**Recorded data:**
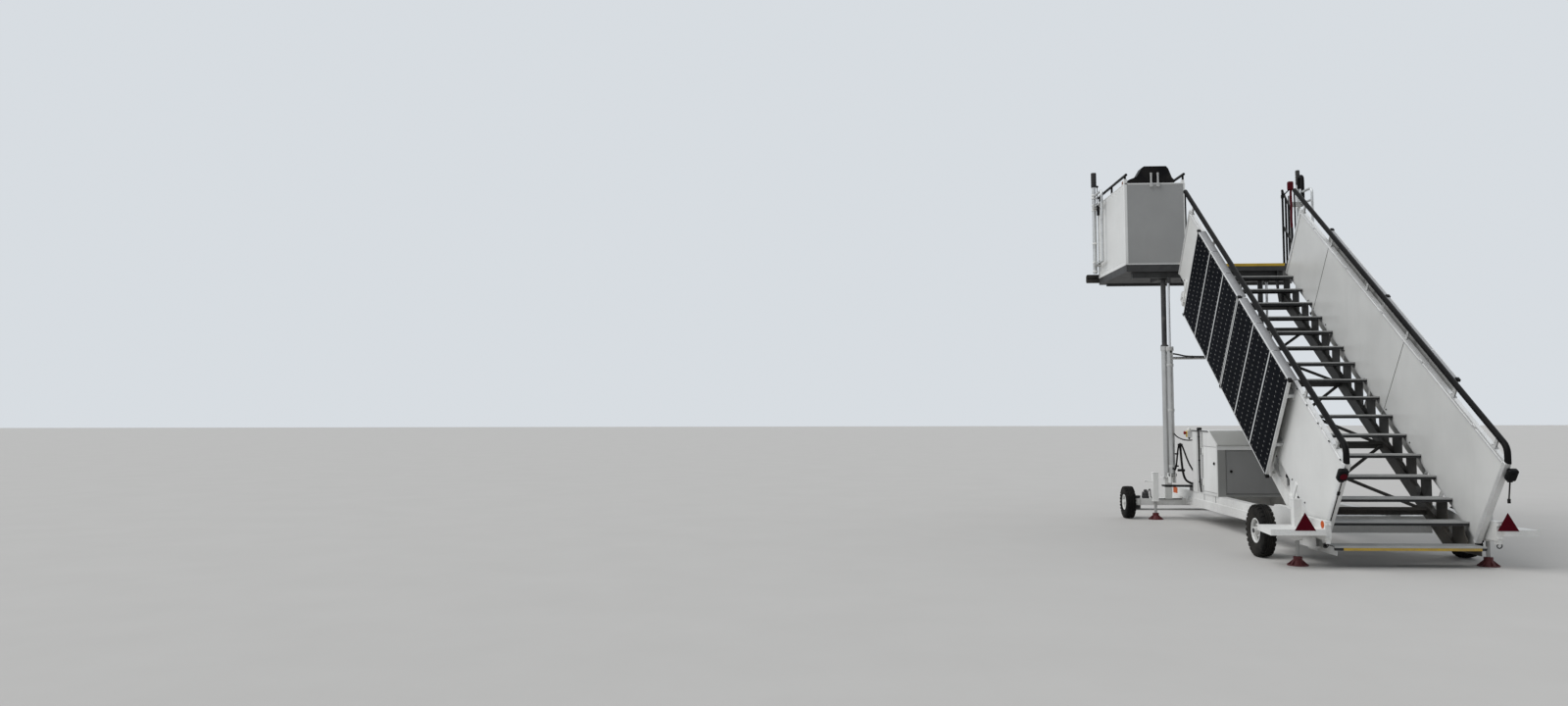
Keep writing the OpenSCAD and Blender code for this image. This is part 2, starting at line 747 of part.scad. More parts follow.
// Flight
module flight_frame() color("lightgray") difference()
{
    union() {
        on_slope() for (side = SIDES) {
            translate([100, side * stringer_y - stringer_w / 2, -stringer_drop - stringer_h]) cube([stringer_end - 100, stringer_w, stringer_h]);
            // Brackets out to the balustrade's lower edge
            for (s = bracket_s) {
                span_box([s, side * (stringer_y + stringer_w / 2 - 1), -stringer_mid - 20], [s + 50, side * (panel_out + 8), -stringer_mid + 20]);
                span_box([s, side * panel_out, -stringer_mid - 20], [s + 50, side * (panel_out + 8), 0]);
            }
        }
        for (side = SIDES) {
            for (k = [0 : tread_count - 1])
                translate([k * going, side * stringer_y + 4, (k + 1) * riser - tread_t]) rotate([90, 0, 0]) linear_extrude(8)
                    polygon([[30, 0], [tread_d - 20, 0], [tread_d - 20, -200], [30, -330]]);
            // Foot plate under the lowest treads
            translate([0, side * stringer_y + 4, 0]) rotate([90, 0, 0]) linear_extrude(8)
                polygon([[30, foot_cut_z], [30, riser - tread_t], [tread_d - 20, riser - tread_t],
                         [tread_d - 20, riser - lip_h - 6], [tread_d + 3, riser - lip_h - 6], [tread_d + 3, riser + 20],
                         [going + 30, 2 * riser - tread_t - 100], [roller_x, foot_cut_z + 100], [roller_x, foot_cut_z]]);
            // Roller of the foot
            span_cylinder(roller_x, roller_z, side * (stringer_y + stringer_w / 2 - 1), side * (stringer_y + stringer_w / 2 + 8), 20);
            span_cylinder(roller_x, roller_z, side * (stringer_y + stringer_w / 2 + 7), side * (stringer_y + stringer_w / 2 + 7 + roller_w), roller_r);
        }
        on_slope() for (s = brace_s)
            translate([s, -stringer_y, -stringer_mid - 30]) cube([50, 2 * stringer_y, 60]);
        // Crossed rods between the cross members
        on_slope() for (k = [0 : 2]) for (e = [-1, 1])
            rod([brace_s[k] + 25, e * (stringer_y - brace_in), -stringer_mid], [brace_s[k + 1] + 25, -e * (stringer_y - brace_in), -stringer_mid], brace_r);
    }
    translate([-500, -2000, -1000]) cube([7000, 4000, 1000 + foot_cut_z]);
    translate([pivot_x, 0, pivot_z]) across(2 * panel_out, pivot_r + pin_fit);
}

module tread_section()
{
    difference() {
        translate([0, -lip_h]) square([tread_d, lip_h]);
        translate([tread_t, -lip_h - 1]) square([tread_d - 2 * tread_t, lip_h + 1 - tread_t]);
    }
}
module treads() color("dimgray")
{
    for (k = [0 : tread_count - 1])
        translate([k * going, tread_w / 2, (k + 1) * riser]) rotate([90, 0, 0]) linear_extrude(tread_w) tread_section();
}

module balustrade_panels() color("white")
{
    on_slope() for (side = SIDES)
        translate([panel_start, side * (panel_in + panel_t / 2) - panel_t / 2, -panel_drop])
            cube([panel_end - panel_start, panel_t, panel_h + panel_drop]);
}

// Cross-section of the edge frame, with a hollow along each side
module edge_section()
{
    polygon([[-20, 0], [20, 0], [20, 12], [20 - edge_groove, 15], [20 - edge_groove, edge_w - 15], [20, edge_w - 12],
             [20, edge_w], [-20, edge_w], [-20, edge_w - 12], [edge_groove - 20, edge_w - 15], [edge_groove - 20, 15], [-20, 12]]);
}

post_s = [400, 1215, 2285, 3340, 4430, 5380];
module balustrade_frames() color("silver")
{
    on_slope() for (side = SIDES) {
        y = side * rail_y;
        translate([panel_start, y, panel_h]) rotate([90, 0, 90]) linear_extrude(panel_end - panel_start) edge_section();
        span_box([panel_start - edge_w, side * (rail_y - end_post_in), -panel_drop - lower_rail],
            [panel_start, side * (rail_y + 20), panel_h + edge_w]);
        span_box([panel_end, side * (rail_y - 20), -panel_drop - lower_rail], [panel_end + edge_w, side * (rail_y + 20), panel_h + edge_w]);
        translate([panel_start - 1, y - panel_t / 2, -panel_drop - lower_rail])
            cube([panel_end - panel_start + 2, panel_t, lower_rail]);
        // Posts of the handrail
        for (s = post_s)
            translate([s - 12, y - 4, frame_top - 1]) cube([24, 8, rail_h - rail_r + 4 - frame_top]);
    }
}

module handrails() color("black")
{
    on_slope() for (side = SIDES) difference() {
        union() {
            translate([rail_bend_s, side * rail_y, rail_h]) rotate([0, 90, 0]) cylinder(h = rail_end - rail_bend_s, r = rail_r);
            translate([rail_bend_s, side * rail_y, rail_bend_n]) rotate([90, 0, 0]) rotate([0, 0, 90])
                rotate_extrude(angle = 90 - slope) translate([rail_bend, 0]) circle(r = rail_r, $fn = 24);
            rod([rail_bend_s - rail_bend * cos(slope), side * rail_y, rail_bend_n + rail_bend * sin(slope)],
                [panel_start - edge_w / 2 - 40 * sin(slope), side * rail_y, frame_top - 40 * cos(slope)], rail_r);
            // Cores that join the bend to its neighbours
            translate([rail_bend_s, side * rail_y, rail_h]) sphere(r = rail_r * 0.6);
            translate([rail_bend_s - rail_bend * cos(slope), side * rail_y, rail_bend_n + rail_bend * sin(slope)])
                sphere(r = rail_r * 0.6);
        }
        translate([-100, side * rail_y - 100, frame_top - 300]) cube([600, 200, 300]);
        // Slots for the posts
        for (s = post_s)
            translate([s - 12, side * rail_y - 4, frame_top]) cube([24, 8, rail_h - rail_r + 3 - frame_top]);
    }
}

function module_s(k) = array_start + k * (module_w + 4) + (k < array_split ? 0 : array_split_gap);
module solar_modules() color("#101820")
{
    on_slope() for (side = SIDES) for (k = [0 : module_count - 1])
        translate([module_s(k), side * (panel_out + array_gap + module_t / 2) - module_t / 2, array_top - module_l])
            cube([module_w, module_t, module_l]);
}

module solar_mounts() color("silver")
{
    on_slope() for (side = SIDES) for (n = clamp_n)
        translate([array_start, side * (panel_out + array_gap / 2) - array_gap / 2, n])
            cube([module_s(module_count) - array_start, array_gap, clamp_h]);
}

module strap_boxes() color("black")
{
    on_slope() for (side = SIDES)
        translate([panel_start - edge_w - strap_l, side * (rail_y + strap_out) - strap_w / 2, strap_n])
            cube([strap_l, strap_w, strap_h]);
}

// Platform
module deck_outline()
{
    polygon([[0, deck_left], [deck_l, deck_left], [deck_l, -deck_right], [0, -panel_out]]);
}
module deck() color("gray")
{
    translate([deck_x, 0, deck_z - deck_h]) linear_extrude(deck_h) deck_outline();
    // Beams under the platform, over the masts and across
    for (side = SIDES)
        translate([deck_x + 60, mast_mid_y + side * mast_span / 2 - under_w / 2, head_z]) cube([under_l, under_w, under_h + 1]);
    box([deck_x + 60, -panel_out + 30, head_z], [deck_x + 60 + under_w, deck_left - 90, deck_z - deck_h + 1]);
    box([deck_front - 150, -deck_right + 130, head_z + under_rise], [deck_front - 70, deck_left - 90, deck_z - deck_h + 1]);
    for (side = SIDES) {
        y = side * (stringer_y - stringer_w / 2 - lug_gap - lug_t / 2);
        translate([0, y + lug_t / 2, 0]) rotate([90, 0, 0]) linear_extrude(lug_t)
            polygon([[pivot_x - 45, pivot_z - 50], [pivot_x + 50, pivot_z - 50], [deck_x + 140, deck_z - deck_h + 5],
                     [deck_x + 15, deck_z - deck_h + 5], [deck_x + 15, pivot_z + 100], [pivot_x - 45, pivot_z + 50]]);
        span_cylinder(pivot_x, pivot_z, y, side * (stringer_y + stringer_w / 2 + 5), pivot_r);
    }
}

module deck_walls() color("white")
{
    z = deck_z;
    box([deck_x + 30, deck_left - wall_t, z], [deck_front, deck_left, z + wall_h]);
}

// Grey wall behind the controls, turned forward beside the way through
module rear_wall() color("gray")
{
    box([deck_x + 30, deck_left - rear_wall_w, deck_z], [deck_x + 30 + wall_t, deck_left - wall_t, deck_z + wall_h]);
    box([deck_x + 30 + wall_t - 1, deck_left - rear_wall_w, deck_z],
        [deck_x + 30 + wall_t + return_l, deck_left - rear_wall_w + wall_t, deck_z + wall_h]);
}

module deck_rails() color("black")
{
    z = deck_z + top_rail_z;
    translate([0, deck_left - wall_t / 2, 0]) {
        rod([deck_x, 0, z], [deck_front + 60, 0, z], 18);
        for (x = [deck_x + 60, deck_x + deck_l / 2, deck_front - 60])
            rod([x, 0, deck_z + wall_h], [x, 0, z], rail_post_r);
    }
    // Short rail on the wall beside the way through
    translate([0, deck_left - rear_wall_w + wall_t / 2, 0]) {
        rod([deck_x, 0, z], [deck_x + return_l + 60, 0, z], 18);
        for (x = [deck_x + 48, deck_x + return_l])
            rod([x, 0, deck_z + wall_h], [x, 0, z], rail_post_r);
    }
    // Rail on the right, from the flight's head to the corner column
    low_end = [deck_x + 20, -panel_out + 20, deck_z];
    high_end = [deck_front - 110, -deck_right + 30, deck_z];
    for (share = [0, 0.36, 0.7])
        rod(low_end + share * (high_end - low_end), low_end + share * (high_end - low_end) + [0, 0, side_rail_z], rail_post_r);
    for (h = [knee_z, side_rail_z])
        rod(low_end + [0, 0, h], high_end + [0, 0, h], rail_post_r);
    translate(low_end + [0, 0, side_rail_z]) sphere(r = rail_post_r + 3);
    // Corner column and the sleeves of the side guards
    box([deck_front - 130, -deck_right + column_in, deck_z],
        [deck_front - 130 + column_l, -deck_right + column_in + column_w, deck_z + column_h]);
    for (side = SIDES) for (z = guard_z)
        difference() {
            span_box([deck_front - 150, guard_y(side) + side * guard_sleeve, deck_z + z - guard_sleeve],
                [deck_front - 70, side > 0 ? deck_left : -deck_right + column_in + 5, deck_z + z + guard_sleeve]);
            translate([deck_front - 200, guard_y(side), deck_z + z]) rotate([0, 90, 0]) cylinder(h = 200, r = guard_r + fit);
        }
}

module hood_outline(inset)
{
    offset(delta = -inset) polygon([for (q = hood_shape) [deck_left + q[0], deck_z + wall_h + q[1]]]);
}

// Hood over the controls, open to the front, with the sloped panel inside it
module console() color("black")
{
    translate([deck_x + 30, 0, 0]) {
        difference() {
            rotate([90, 0, 90]) linear_extrude(hood_l) hood_outline(0);
            translate([2 * hood_t, 0, 0]) rotate([90, 0, 90]) linear_extrude(hood_l) hood_outline(hood_t);
        }
        translate([0, deck_left - 250, deck_z + wall_h + hood_t]) rotate([90, 0, 0]) linear_extrude(300)
            polygon([[hood_t, -1], [hood_l - 20, -1], [hood_l - 20, 30], [2 * hood_t - 1, 110], [hood_t, 110]]);
    }
}

module front_bumper() color("#202020")
{
    box([deck_front, -deck_right - 110, deck_z - 60], [deck_front + bumper_d, deck_left + 170, deck_z + bumper_h - 60]);
}

module inner_masts() color("dimgray")
{
    mast_places() {
        translate([mast_x, 0, mast_base_z + lift_down + 60]) cylinder(h = head_z - (mast_base_z + lift_down + 60), r = mast_r);
        translate([barrel_x, barrel_off, rod_z_low]) cylinder(h = head_z - rod_z_low, r = rod_r);
    }
}

module guard(side) color("gray")
{
    translate([deck_front - 30, guard_y(side), deck_z]) {
        rod([0, 0, 70], [0, 0, guard_post_h], guard_post_r);
        for (z = guard_z) rod([-guard_l, 0, z], [0, 0, z], guard_r);
        rod([-guard_l, 0, guard_z[0]], [-guard_l, 0, guard_top - guard_bend], guard_r);
        for (z = guard_z) translate([-guard_l, 0, z]) sphere(r = guard_r);
        // Loop over the top, bent down at its rear
        rod([-guard_l + guard_bend, 0, guard_top], [0, 0, guard_top], guard_r);
        translate([-guard_l + guard_bend, 0, guard_top - guard_bend]) rotate([90, 0, 0]) rotate([0, 0, 90])
            rotate_extrude(angle = 90) translate([guard_bend, 0]) circle(r = guard_r, $fn = 24);
        translate([-guard_l + guard_bend, 0, guard_top]) sphere(r = guard_r * 0.7);
        translate([-guard_l, 0, guard_top - guard_bend]) sphere(r = guard_r * 0.7);
    }
}
module guard_left() { guard(LEFT); }
module guard_right() { guard(RIGHT); }

centred() chassis_frame();
centred() rear_stubs();
centred() rear_shelves();
centred() reflectors();
centred() outer_masts();
centred() lift_barrels();
centred() cabinet();
centred() battery_pack();
centred() cabinet_door();
centred() cabinet_side_door();
centred() pump_unit();
centred() jack_front_left();
centred() jack_front_right();
centred() jack_rear_left();
centred() jack_rear_right();
centred() drawbar_yoke();
centred() drawbar();
centred() tie_rod();
centred() knuckle_left();
centred() knuckle_right();
centred() front_tyre_left();
centred() front_rim_left();
centred() front_tyre_right();
centred() front_rim_right();
centred() rear_tyre_left();
centred() rear_rim_left();
centred() rear_tyre_right();
centred() rear_rim_right();
centred() flight_frame();
centred() treads();
centred() balustrade_panels();
centred() balustrade_frames();
centred() handrails();
centred() solar_modules();
centred() solar_mounts();
centred() strap_boxes();
centred() deck();
centred() deck_walls();
centred() rear_wall();
centred() deck_rails();
centred() console();
centred() front_bumper();
centred() inner_masts();
centred() guard_left();
centred() guard_right();
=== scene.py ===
"""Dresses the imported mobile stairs: camera, light, finishes and the pieces that the solids leave out."""
import json
import math

import bpy
from mathutils import Matrix, Vector

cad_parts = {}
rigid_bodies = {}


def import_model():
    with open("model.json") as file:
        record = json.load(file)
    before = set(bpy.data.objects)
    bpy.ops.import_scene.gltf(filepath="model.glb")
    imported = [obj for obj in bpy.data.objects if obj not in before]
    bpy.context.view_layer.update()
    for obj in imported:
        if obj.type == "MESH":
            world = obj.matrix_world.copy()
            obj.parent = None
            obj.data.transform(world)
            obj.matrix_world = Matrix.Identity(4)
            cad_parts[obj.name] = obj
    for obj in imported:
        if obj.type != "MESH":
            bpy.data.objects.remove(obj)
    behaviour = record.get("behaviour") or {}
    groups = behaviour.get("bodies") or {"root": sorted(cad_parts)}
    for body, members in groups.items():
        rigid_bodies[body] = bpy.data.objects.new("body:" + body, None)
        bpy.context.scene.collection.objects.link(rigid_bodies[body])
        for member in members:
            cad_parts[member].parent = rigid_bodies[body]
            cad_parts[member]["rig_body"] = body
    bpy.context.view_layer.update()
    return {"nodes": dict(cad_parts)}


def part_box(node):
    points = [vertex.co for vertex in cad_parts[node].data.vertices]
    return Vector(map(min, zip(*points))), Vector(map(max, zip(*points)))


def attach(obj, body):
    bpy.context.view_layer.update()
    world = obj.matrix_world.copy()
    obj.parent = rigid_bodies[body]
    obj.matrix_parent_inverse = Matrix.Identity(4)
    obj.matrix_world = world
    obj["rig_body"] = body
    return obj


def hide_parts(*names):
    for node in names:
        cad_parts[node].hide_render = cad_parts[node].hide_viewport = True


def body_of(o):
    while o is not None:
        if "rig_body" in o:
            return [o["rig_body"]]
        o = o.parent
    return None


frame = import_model()
nodes = frame["nodes"]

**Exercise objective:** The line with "centred() pump_unit();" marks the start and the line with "for member in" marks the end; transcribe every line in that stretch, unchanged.

**Written response:**
centred() pump_unit();
centred() jack_front_left();
centred() jack_front_right();
centred() jack_rear_left();
centred() jack_rear_right();
centred() drawbar_yoke();
centred() drawbar();
centred() tie_rod();
centred() knuckle_left();
centred() knuckle_right();
centred() front_tyre_left();
centred() front_rim_left();
centred() front_tyre_right();
centred() front_rim_right();
centred() rear_tyre_left();
centred() rear_rim_left();
centred() rear_tyre_right();
centred() rear_rim_right();
centred() flight_frame();
centred() treads();
centred() balustrade_panels();
centred() balustrade_frames();
centred() handrails();
centred() solar_modules();
centred() solar_mounts();
centred() strap_boxes();
centred() deck();
centred() deck_walls();
centred() rear_wall();
centred() deck_rails();
centred() console();
centred() front_bumper();
centred() inner_masts();
centred() guard_left();
centred() guard_right();
=== scene.py ===
"""Dresses the imported mobile stairs: camera, light, finishes and the pieces that the solids leave out."""
import json
import math

import bpy
from mathutils import Matrix, Vector

cad_parts = {}
rigid_bodies = {}


def import_model():
    with open("model.json") as file:
        record = json.load(file)
    before = set(bpy.data.objects)
    bpy.ops.import_scene.gltf(filepath="model.glb")
    imported = [obj for obj in bpy.data.objects if obj not in before]
    bpy.context.view_layer.update()
    for obj in imported:
        if obj.type == "MESH":
            world = obj.matrix_world.copy()
            obj.parent = None
            obj.data.transform(world)
            obj.matrix_world = Matrix.Identity(4)
            cad_parts[obj.name] = obj
    for obj in imported:
        if obj.type != "MESH":
            bpy.data.objects.remove(obj)
    behaviour = record.get("behaviour") or {}
    groups = behaviour.get("bodies") or {"root": sorted(cad_parts)}
    for body, members in groups.items():
        rigid_bodies[body] = bpy.data.objects.new("body:" + body, None)
        bpy.context.scene.collection.objects.link(rigid_bodies[body])
        for member in members:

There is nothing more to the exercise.